What to Expect at Gold Loan Closure or Renewal
On full repayment, regulated lenders must return your pledged items promptly. Keep your receipts, schedule the pickup during branch hours, and verify each piece against the valuation note. If you expect delays in repayment, speak to the branch early about renewal or restructuring to avoid penalties or auction triggers.
Conclusion
Minimum purity rules are not mysterious. They are a framework to ensure your jewellery is measured, valued, and returned fairly. Focus on three basics: test in your presence, get clear valuation records, and use regulated lenders who follow RBI gold purity norms and BIS guidelines. Hallmarking helps, but accurate testing and transparent paperwork are what secure your true value.
Shriram Finance provides safe and hassle-free gold loans with flexible repayment options.
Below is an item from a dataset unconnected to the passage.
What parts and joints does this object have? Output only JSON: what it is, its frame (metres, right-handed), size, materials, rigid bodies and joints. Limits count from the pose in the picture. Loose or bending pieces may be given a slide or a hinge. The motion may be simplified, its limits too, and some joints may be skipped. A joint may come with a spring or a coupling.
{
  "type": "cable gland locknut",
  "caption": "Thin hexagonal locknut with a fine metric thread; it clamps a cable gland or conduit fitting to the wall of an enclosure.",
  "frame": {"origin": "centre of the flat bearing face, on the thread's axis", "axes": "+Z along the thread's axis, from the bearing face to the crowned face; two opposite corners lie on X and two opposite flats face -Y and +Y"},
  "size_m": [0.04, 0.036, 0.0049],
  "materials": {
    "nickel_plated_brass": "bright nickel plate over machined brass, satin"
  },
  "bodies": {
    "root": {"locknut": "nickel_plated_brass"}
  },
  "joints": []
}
Learn more on the official website.
FAQs
1. What is the minimum purity acceptable for gold loans?
Many regulated lenders accept jewellery around 18K and above, converting measured purity to a 22K equivalent for valuation. Policies vary by lender, so check your branch first.
2. Is 18K gold accepted?
Often yes. Expect a lower loan per gram compared with 22K because the actual gold content is lower. Always ask for recorded purity, net weight, and the price benchmark used.
3. Who sets purity rules for lenders?
RBI provides prudential norms and valuation discipline for banks and NBFCs; BIS manages hallmarking standards. Lenders then apply branch-level SOPs consistent with these guidelines.
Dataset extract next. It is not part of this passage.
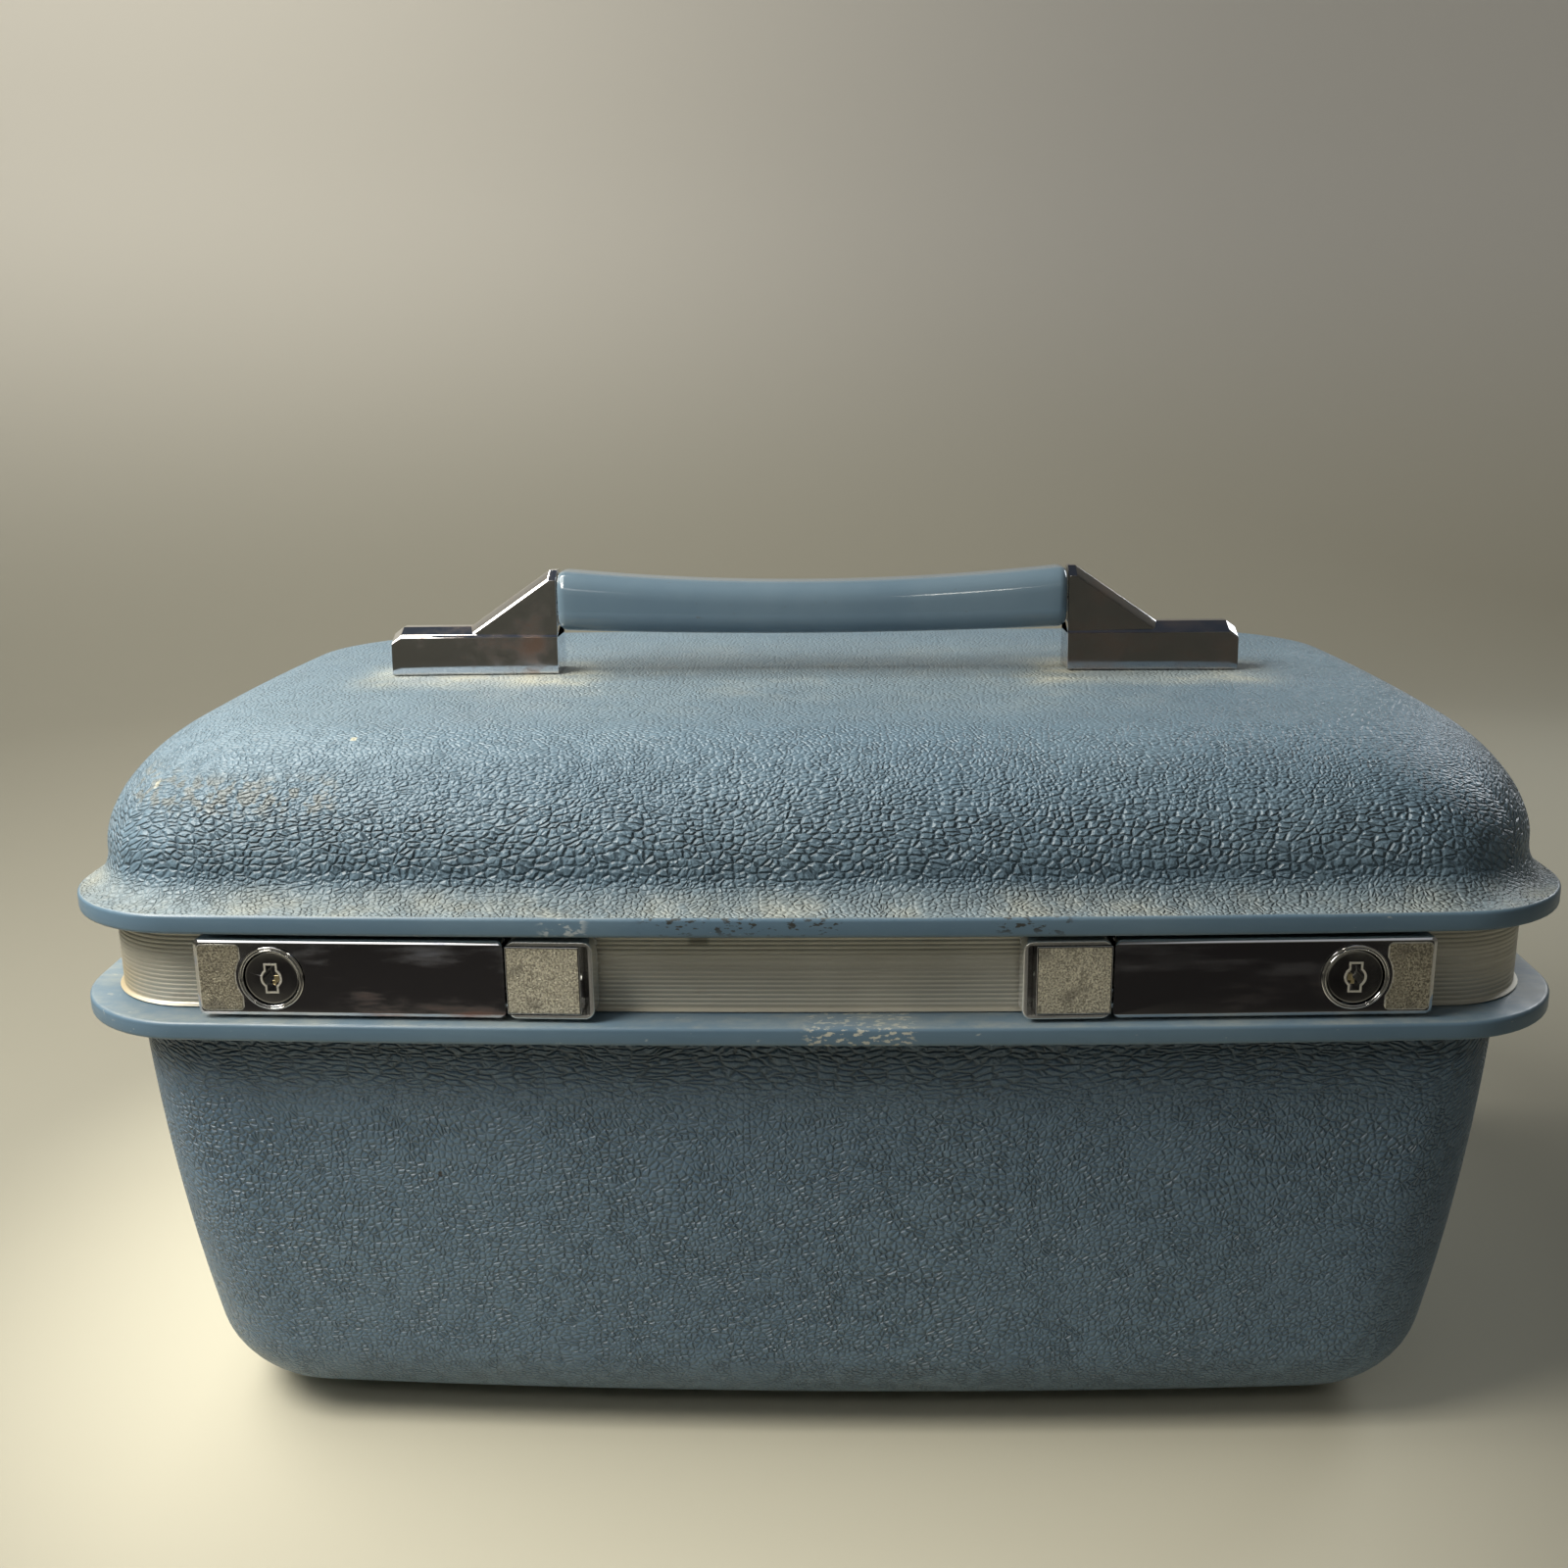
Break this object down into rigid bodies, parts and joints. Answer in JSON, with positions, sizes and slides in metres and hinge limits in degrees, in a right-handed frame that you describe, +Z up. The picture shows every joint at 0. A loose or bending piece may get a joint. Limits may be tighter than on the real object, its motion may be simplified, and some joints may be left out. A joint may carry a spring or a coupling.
{
  "type": "cosmetic case",
  "caption": "Hard-shell cosmetic case with a hinged lid, aluminium band, locking latches, fixed top handle, mirror, folding stay and lift-out tray.",
  "frame": {"origin": "middle of the case at the level its feet stand on", "axes": "+X to the right along the front, +Y to the back, +Z up"},
  "size_m": [0.35, 0.234, 0.2053],
  "materials": {
    "shell": "pebbled grain, satin",
    "grip": "gloss",
    "band": "satin, fine ribs along its length",
    "chrome": "mirror",
    "pewter": "sand texture",
    "steel": "zinc plated",
    "rivet": "dull",
    "rubber": "matt",
    "lining": "flocked",
    "mirror": "polished",
    "tray": "satin"
  },
  "bodies": {
    "case_body": {"body_shell": "shell", "body_frame": "band", "body_lining": "lining", "foot_front_left": "rubber", "foot_front_right": "rubber", "foot_rear_left": "rubber", "foot_rear_right": "rubber", "stay_body_stud": "steel", "latch_base_left": "chrome", "hasp_pin_left": "steel", "hasp_spring_left": "steel", "latch_rivet_left": "rivet", "hinge_body_leaf_left": "steel", "hinge_pin_left": "steel", "hinge_rivet_left_a": "rivet", "hinge_rivet_left_b": "rivet", "tray_ledge_left": "tray", "latch_base_right": "chrome", "hasp_pin_right": "steel", "hasp_spring_right": "steel", "latch_rivet_right": "rivet", "hinge_body_leaf_right": "steel", "hinge_pin_right": "steel", "hinge_rivet_right_a": "rivet", "hinge_rivet_right_b": "rivet", "tray_ledge_right": "tray"},
    "lid": {"lid_shell": "shell", "lid_frame": "band", "lid_lining": "lining", "lid_mirror": "mirror", "handle_grip": "grip", "handle_core": "steel", "stay_lid_stud": "steel", "handle_screw_left_outer": "steel", "handle_screw_left_inner": "steel", "handle_screw_right_inner": "steel", "handle_screw_right_outer": "steel", "striker_left": "steel", "hinge_lid_leaf_left": "steel", "hinge_screw_left": "steel", "handle_bracket_left": "chrome", "striker_right": "steel", "hinge_lid_leaf_right": "steel", "hinge_screw_right": "steel", "handle_bracket_right": "chrome"},
    "hasp_left": {"hasp_left": "chrome", "lock_ring_left": "chrome"},
    "key_left": {"key_plug_left": "chrome"},
    "button_left": {"release_button_left": "pewter", "button_spring_left": "steel"},
    "hasp_right": {"hasp_right": "chrome", "lock_ring_right": "chrome"},
    "key_right": {"key_plug_right": "chrome"},
    "button_right": {"release_button_right": "pewter", "button_spring_right": "steel"},
    "stay_lower": {"stay_lower_link": "steel", "stay_knee_rivet": "steel"},
    "stay_upper": {"stay_upper_link": "steel"},
    "tray": {"tray": "tray"}
  },
  "joints": [
    {"name": "lid_hinge", "type": "hinge", "parent": "case_body", "child": "lid", "pos_m": [0, 0.1118, 0.127], "axis": [-1, 0, 0], "range_deg": [0, 100]},
    {"name": "hasp_left_hinge", "type": "hinge", "parent": "case_body", "child": "hasp_left", "pos_m": [-0.09217, -0.11071, 0.1194], "axis": [0.9994, -0.0345, 0], "range_deg": [0, 70]},
    {"name": "key_left_turn", "type": "hinge", "parent": "hasp_left", "child": "key_left", "pos_m": [-0.11961, -0.11136, 0.1266], "axis": [-0.0345, -0.9994, 0], "range_deg": [0, 90]},
    {"name": "button_left_slide", "type": "slide", "parent": "case_body", "child": "button_left", "axis": [0.9994, -0.0345, 0], "range_m": [0, 0.0017], "stiffness_N_per_m": 800},
    {"name": "hasp_right_hinge", "type": "hinge", "parent": "case_body", "child": "hasp_right", "pos_m": [0.09217, -0.11071, 0.1194], "axis": [0.9994, 0.0345, 0], "range_deg": [0, 70]},
    {"name": "key_right_turn", "type": "hinge", "parent": "hasp_right", "child": "key_right", "pos_m": [0.11961, -0.11136, 0.1266], "axis": [0.0345, -0.9994, 0], "range_deg": [0, 90]},
    {"name": "button_right_slide", "type": "slide", "parent": "case_body", "child": "button_right", "axis": [-0.9994, -0.0345, 0], "range_m": [0, 0.0017], "stiffness_N_per_m": 800},
    {"name": "stay_lower_pivot", "type": "hinge", "parent": "case_body", "child": "stay_lower", "pos_m": [0.157, 0.06833, 0.11535], "axis": [-1, 0, 0], "range_deg": [0, 100]},
    {"name": "stay_upper_pivot", "type": "hinge", "parent": "lid", "child": "stay_upper", "pos_m": [0.1555, 0.06833, 0.13865], "axis": [-1, 0, 0], "range_deg": [-100, 0]},
    {"name": "tray_lift", "type": "slide", "parent": "case_body", "child": "tray", "axis": [0, 0, 1], "range_m": [0, 0.015]}
  ],
  "couplings": [
    {"joint": "stay_lower_pivot", "follows": "lid_hinge", "ratio": 1},
    {"joint": "stay_upper_pivot", "follows": "lid_hinge", "ratio": -1}
  ]
}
4. Can low-purity jewellery be pledged?
It depends on lender policy. Below 18K, many lenders may decline or offer a reduced value. If accepted, the valuation will reflect actual gold content and include safety margins.
5. Does a BIS hallmark guarantee a higher loan?
Hallmarking improves trust and speeds valuation, but the final loan depends on measured purity, net weight, and the price benchmark. Even hallmarked items are tested before loan calculation.